------ Data shown ------
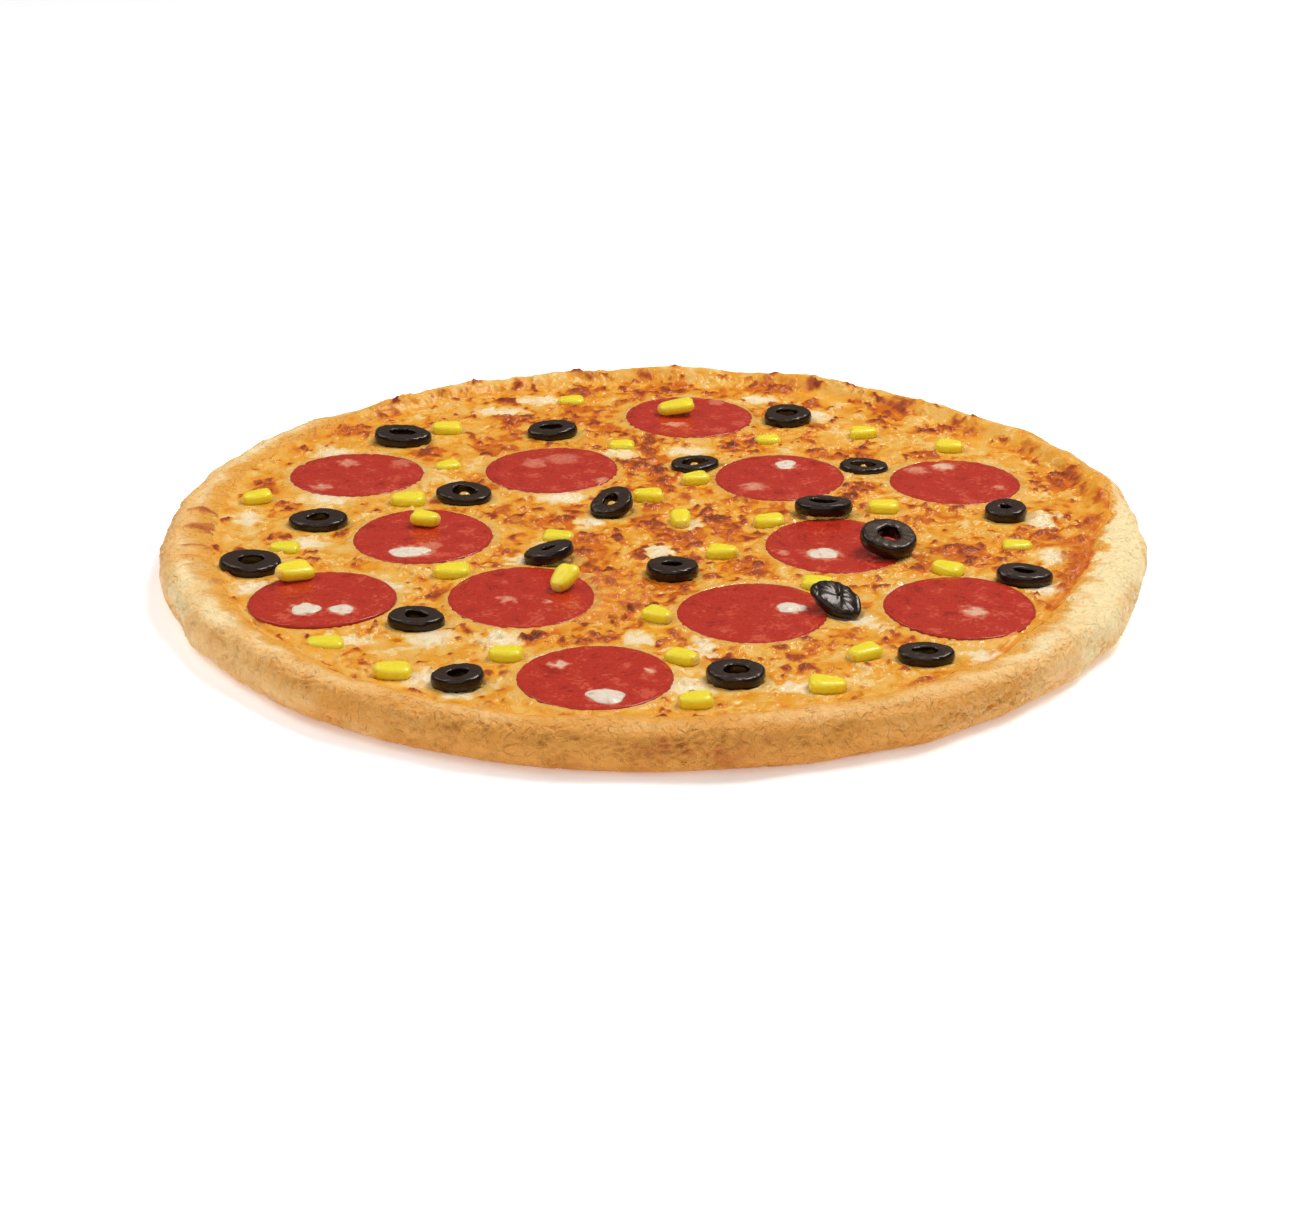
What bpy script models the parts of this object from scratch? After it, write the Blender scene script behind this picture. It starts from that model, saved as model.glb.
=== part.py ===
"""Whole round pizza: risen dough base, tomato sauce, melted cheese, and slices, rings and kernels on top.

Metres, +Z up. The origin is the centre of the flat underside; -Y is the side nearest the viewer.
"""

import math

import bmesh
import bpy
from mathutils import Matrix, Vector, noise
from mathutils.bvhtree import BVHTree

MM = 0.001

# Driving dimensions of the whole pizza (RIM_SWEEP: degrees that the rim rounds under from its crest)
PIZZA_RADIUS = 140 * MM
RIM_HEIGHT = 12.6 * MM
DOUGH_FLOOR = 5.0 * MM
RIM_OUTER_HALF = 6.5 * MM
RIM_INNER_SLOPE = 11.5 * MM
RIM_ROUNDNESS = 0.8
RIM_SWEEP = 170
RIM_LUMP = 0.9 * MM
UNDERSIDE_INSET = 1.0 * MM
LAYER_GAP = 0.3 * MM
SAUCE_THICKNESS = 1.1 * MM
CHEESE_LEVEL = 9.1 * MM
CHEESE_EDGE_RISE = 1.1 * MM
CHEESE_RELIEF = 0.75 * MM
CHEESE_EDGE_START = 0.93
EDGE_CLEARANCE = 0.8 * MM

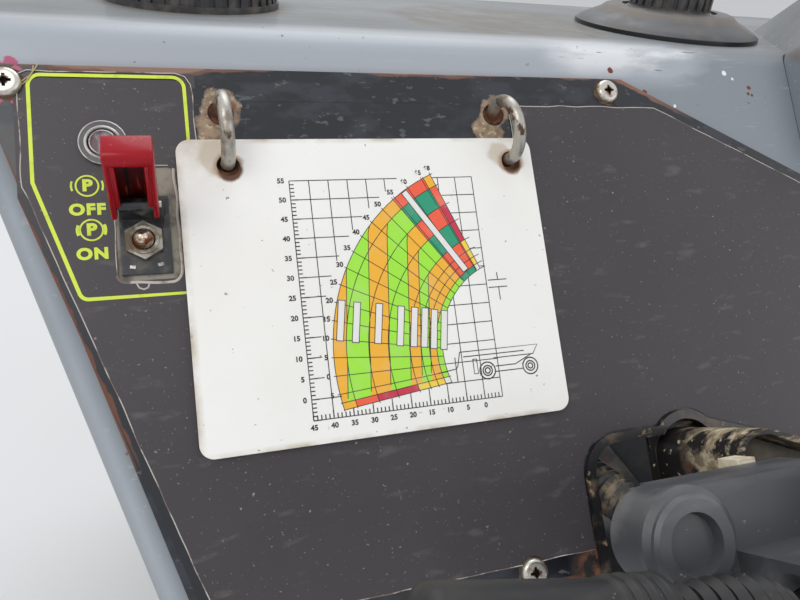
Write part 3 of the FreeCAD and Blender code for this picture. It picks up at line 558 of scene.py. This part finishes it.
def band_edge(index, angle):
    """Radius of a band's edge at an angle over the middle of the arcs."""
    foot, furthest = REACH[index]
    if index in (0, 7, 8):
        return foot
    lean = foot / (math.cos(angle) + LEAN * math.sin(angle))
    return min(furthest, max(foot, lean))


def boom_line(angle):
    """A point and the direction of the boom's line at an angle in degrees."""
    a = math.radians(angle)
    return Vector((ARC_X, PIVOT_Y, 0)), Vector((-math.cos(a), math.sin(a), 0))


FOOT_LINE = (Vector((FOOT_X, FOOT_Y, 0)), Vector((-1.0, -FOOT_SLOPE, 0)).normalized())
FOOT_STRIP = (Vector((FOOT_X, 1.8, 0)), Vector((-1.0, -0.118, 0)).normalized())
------
------ Data shown ------
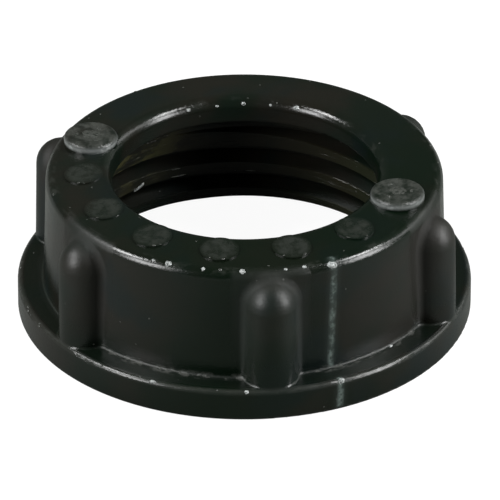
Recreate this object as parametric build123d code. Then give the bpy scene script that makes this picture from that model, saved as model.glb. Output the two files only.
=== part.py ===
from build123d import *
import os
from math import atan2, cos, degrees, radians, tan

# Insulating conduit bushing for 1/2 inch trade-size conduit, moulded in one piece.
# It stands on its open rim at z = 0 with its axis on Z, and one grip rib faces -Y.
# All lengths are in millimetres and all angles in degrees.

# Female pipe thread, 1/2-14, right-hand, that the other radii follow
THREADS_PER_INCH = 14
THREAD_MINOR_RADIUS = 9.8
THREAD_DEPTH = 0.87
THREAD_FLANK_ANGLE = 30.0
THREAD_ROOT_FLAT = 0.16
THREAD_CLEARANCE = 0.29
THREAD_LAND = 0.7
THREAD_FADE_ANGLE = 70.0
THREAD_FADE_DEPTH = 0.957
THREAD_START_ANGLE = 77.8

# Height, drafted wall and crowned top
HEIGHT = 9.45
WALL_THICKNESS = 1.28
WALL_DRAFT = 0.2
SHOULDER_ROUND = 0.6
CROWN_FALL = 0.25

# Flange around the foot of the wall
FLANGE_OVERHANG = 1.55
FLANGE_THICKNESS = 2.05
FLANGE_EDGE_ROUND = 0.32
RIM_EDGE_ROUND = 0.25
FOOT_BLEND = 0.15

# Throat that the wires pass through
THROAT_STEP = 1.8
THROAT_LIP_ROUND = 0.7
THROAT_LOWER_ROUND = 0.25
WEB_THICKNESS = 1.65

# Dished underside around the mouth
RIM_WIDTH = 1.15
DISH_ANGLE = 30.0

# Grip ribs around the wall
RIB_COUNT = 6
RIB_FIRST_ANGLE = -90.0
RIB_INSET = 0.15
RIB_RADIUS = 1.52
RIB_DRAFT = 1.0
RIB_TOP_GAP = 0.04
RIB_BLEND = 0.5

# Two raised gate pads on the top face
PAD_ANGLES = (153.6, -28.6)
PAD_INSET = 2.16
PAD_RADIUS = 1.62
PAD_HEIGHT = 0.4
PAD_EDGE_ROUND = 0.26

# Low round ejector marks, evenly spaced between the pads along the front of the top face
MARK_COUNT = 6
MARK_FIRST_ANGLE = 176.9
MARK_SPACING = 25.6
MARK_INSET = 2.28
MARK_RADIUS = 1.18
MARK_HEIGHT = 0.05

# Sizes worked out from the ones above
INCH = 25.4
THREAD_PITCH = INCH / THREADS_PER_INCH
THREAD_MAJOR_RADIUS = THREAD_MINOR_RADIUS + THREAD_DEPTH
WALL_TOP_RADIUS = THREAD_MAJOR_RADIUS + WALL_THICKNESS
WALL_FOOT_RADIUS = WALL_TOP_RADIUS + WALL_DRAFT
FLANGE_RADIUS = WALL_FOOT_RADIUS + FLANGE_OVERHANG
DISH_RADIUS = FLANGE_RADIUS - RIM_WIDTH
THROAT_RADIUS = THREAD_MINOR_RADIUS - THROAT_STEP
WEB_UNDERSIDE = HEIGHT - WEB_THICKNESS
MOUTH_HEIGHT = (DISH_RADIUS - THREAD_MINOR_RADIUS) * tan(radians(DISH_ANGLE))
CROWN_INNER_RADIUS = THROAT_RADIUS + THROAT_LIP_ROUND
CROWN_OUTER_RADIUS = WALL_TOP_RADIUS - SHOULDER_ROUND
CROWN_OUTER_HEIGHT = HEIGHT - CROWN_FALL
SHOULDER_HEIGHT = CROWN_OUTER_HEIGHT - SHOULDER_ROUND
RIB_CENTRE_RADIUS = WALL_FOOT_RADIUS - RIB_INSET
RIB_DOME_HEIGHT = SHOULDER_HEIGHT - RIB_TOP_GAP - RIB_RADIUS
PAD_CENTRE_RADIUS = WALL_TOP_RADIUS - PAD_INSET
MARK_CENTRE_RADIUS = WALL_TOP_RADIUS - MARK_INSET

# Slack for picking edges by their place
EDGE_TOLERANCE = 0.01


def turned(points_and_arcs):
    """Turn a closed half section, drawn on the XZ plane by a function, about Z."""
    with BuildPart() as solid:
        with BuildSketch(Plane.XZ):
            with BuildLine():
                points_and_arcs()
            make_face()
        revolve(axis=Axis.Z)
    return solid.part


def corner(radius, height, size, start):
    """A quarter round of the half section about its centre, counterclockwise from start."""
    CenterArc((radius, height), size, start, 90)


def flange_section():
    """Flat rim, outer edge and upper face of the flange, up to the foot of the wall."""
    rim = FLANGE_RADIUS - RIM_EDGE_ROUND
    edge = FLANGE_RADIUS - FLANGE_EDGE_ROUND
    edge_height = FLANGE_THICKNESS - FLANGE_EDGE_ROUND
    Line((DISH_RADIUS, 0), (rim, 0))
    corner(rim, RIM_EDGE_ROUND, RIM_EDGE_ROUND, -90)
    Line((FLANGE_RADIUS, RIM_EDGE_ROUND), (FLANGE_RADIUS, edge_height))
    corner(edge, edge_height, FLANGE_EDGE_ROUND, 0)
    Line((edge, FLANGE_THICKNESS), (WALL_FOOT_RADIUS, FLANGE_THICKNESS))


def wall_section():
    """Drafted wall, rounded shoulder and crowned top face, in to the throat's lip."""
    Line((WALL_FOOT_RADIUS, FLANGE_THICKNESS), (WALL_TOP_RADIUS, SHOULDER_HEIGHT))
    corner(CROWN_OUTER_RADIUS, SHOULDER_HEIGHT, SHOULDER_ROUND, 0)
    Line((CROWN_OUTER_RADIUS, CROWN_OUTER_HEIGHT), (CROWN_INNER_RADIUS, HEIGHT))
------
# Instructions for the task
Exactly and exclusively, reproduce the lines that start at the line containing "Recreate this object" and end at the line containing "CROWN_FALL = 0.25", inclusive of both.

# Solved exercise
Recreate this object as parametric build123d code. Then give the bpy scene script that makes this picture from that model, saved as model.glb. Output the two files only.
=== part.py ===
from build123d import *
import os
from math import atan2, cos, degrees, radians, tan

# Insulating conduit bushing for 1/2 inch trade-size conduit, moulded in one piece.
# It stands on its open rim at z = 0 with its axis on Z, and one grip rib faces -Y.
# All lengths are in millimetres and all angles in degrees.

# Female pipe thread, 1/2-14, right-hand, that the other radii follow
THREADS_PER_INCH = 14
THREAD_MINOR_RADIUS = 9.8
THREAD_DEPTH = 0.87
THREAD_FLANK_ANGLE = 30.0
THREAD_ROOT_FLAT = 0.16
THREAD_CLEARANCE = 0.29
THREAD_LAND = 0.7
THREAD_FADE_ANGLE = 70.0
THREAD_FADE_DEPTH = 0.957
THREAD_START_ANGLE = 77.8

# Height, drafted wall and crowned top
HEIGHT = 9.45
WALL_THICKNESS = 1.28
WALL_DRAFT = 0.2
SHOULDER_ROUND = 0.6
CROWN_FALL = 0.25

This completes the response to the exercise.